» **Task statement**
Return only the lines running from the line that holds "The build123d and" to the line that holds "left and front.", including both.
※ ※ ※
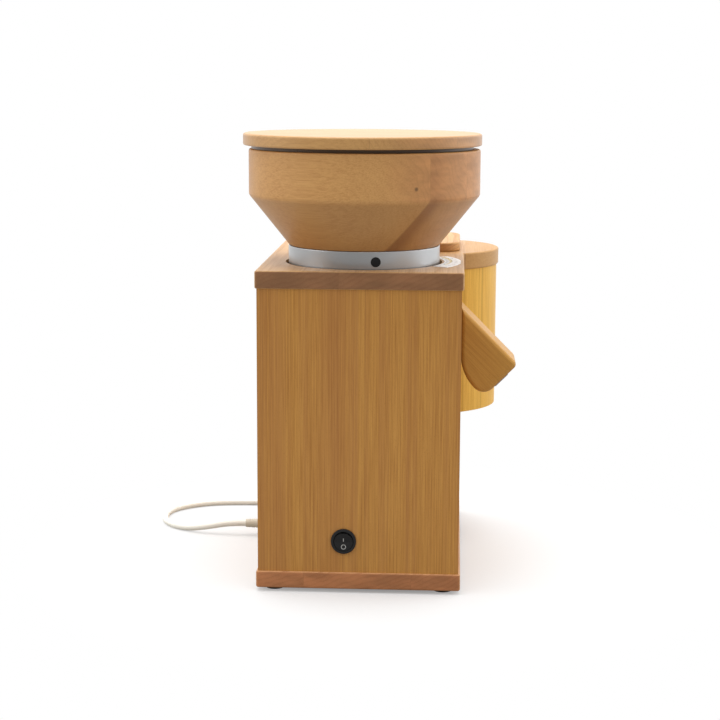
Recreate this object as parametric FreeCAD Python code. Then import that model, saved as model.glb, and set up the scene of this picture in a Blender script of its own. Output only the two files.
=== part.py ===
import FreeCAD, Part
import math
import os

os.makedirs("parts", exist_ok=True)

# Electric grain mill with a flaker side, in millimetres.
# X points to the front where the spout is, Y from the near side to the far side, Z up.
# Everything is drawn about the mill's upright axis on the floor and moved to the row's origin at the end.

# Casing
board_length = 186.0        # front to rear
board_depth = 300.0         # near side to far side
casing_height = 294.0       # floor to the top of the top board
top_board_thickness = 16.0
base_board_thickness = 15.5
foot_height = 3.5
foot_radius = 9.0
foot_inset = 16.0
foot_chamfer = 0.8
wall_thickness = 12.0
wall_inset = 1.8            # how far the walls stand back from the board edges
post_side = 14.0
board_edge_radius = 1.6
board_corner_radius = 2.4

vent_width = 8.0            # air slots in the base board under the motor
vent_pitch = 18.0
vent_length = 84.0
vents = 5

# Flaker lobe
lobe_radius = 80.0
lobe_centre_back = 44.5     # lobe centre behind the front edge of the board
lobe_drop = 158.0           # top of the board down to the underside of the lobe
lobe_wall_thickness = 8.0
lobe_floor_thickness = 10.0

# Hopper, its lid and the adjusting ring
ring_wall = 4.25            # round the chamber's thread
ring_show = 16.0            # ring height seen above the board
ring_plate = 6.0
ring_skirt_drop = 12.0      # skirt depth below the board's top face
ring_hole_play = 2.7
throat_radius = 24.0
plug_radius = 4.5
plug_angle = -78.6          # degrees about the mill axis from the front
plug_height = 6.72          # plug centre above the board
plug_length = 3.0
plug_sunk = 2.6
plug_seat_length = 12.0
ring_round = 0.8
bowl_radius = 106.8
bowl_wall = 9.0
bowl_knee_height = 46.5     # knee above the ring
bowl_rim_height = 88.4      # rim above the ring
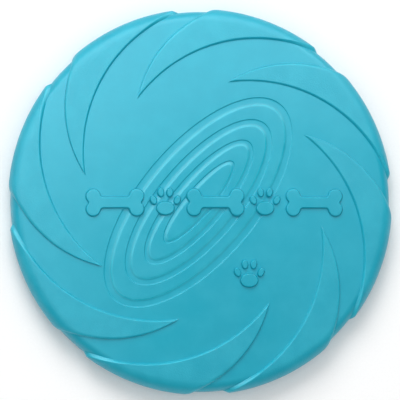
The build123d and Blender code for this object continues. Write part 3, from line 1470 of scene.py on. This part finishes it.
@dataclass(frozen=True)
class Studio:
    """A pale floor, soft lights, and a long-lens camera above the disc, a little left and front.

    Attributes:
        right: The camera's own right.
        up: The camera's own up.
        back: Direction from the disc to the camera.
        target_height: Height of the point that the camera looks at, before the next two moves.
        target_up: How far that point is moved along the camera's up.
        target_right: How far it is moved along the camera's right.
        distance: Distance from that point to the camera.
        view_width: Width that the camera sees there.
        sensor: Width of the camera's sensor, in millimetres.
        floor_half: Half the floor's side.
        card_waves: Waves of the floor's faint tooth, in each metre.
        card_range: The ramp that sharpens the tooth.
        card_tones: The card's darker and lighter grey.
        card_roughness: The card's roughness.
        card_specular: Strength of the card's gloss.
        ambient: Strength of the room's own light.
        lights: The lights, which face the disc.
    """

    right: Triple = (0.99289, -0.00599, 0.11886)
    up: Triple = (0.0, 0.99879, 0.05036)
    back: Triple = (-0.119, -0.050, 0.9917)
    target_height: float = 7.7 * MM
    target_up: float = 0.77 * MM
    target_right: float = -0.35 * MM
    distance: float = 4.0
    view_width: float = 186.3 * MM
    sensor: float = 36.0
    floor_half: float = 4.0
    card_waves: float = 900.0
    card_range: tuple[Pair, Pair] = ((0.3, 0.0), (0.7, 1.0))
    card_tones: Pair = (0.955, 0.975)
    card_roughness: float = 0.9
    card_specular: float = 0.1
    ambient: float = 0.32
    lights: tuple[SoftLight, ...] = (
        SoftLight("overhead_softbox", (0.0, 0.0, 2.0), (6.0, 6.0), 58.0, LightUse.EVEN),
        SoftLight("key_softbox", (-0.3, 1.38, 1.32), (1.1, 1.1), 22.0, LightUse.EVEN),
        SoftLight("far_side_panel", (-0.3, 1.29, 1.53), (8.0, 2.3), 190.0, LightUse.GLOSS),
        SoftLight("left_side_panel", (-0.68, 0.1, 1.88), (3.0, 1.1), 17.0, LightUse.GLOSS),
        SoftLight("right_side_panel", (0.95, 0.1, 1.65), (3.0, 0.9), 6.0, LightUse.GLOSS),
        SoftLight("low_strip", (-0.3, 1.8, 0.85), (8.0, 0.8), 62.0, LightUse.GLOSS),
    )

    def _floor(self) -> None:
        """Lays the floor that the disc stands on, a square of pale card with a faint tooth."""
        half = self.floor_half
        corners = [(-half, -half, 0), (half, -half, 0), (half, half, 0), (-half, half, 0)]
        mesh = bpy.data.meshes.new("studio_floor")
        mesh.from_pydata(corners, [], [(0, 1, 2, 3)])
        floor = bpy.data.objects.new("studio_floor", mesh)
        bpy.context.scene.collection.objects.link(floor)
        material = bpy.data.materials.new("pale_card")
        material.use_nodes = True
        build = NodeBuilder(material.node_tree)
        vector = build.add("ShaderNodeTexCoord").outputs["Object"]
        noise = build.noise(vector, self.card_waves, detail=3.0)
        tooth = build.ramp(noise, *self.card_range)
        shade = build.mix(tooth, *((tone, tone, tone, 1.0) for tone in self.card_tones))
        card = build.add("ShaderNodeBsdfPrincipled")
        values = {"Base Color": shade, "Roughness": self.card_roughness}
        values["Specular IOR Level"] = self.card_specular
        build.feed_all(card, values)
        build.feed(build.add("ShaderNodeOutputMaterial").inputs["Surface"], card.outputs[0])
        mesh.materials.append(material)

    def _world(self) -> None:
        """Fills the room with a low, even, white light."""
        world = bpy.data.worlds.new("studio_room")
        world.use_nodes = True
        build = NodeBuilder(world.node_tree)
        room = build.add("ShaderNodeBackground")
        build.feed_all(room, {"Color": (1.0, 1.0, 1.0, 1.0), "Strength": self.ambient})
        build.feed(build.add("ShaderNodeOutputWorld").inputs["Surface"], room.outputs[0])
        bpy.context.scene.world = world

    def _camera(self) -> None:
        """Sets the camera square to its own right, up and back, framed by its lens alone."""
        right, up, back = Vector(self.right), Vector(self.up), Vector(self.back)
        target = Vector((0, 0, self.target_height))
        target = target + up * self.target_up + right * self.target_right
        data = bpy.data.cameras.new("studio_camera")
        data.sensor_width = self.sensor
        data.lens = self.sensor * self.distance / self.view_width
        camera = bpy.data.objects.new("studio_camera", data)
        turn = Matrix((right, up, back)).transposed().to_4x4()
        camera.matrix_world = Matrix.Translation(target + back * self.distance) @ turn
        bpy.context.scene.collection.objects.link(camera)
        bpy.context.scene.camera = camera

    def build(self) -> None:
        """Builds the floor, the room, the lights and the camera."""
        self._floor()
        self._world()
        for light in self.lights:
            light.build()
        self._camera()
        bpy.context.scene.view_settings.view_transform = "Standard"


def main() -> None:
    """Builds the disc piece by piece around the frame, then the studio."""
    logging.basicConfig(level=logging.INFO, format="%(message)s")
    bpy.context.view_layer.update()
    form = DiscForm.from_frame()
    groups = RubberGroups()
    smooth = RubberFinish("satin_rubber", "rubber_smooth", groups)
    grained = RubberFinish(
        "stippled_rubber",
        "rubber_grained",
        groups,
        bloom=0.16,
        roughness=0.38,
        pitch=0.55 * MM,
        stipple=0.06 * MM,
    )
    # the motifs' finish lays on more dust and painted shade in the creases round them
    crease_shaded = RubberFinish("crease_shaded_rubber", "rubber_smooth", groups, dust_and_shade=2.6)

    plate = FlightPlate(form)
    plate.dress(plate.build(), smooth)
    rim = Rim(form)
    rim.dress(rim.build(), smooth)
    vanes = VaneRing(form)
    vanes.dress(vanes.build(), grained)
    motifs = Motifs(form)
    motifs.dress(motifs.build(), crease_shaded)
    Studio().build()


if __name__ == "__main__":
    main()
※ ※ ※
» **Solution**
The build123d and Blender code for this object continues. Write part 3, from line 1470 of scene.py on. This part finishes it.
@dataclass(frozen=True)
class Studio:
    """A pale floor, soft lights, and a long-lens camera above the disc, a little left and front.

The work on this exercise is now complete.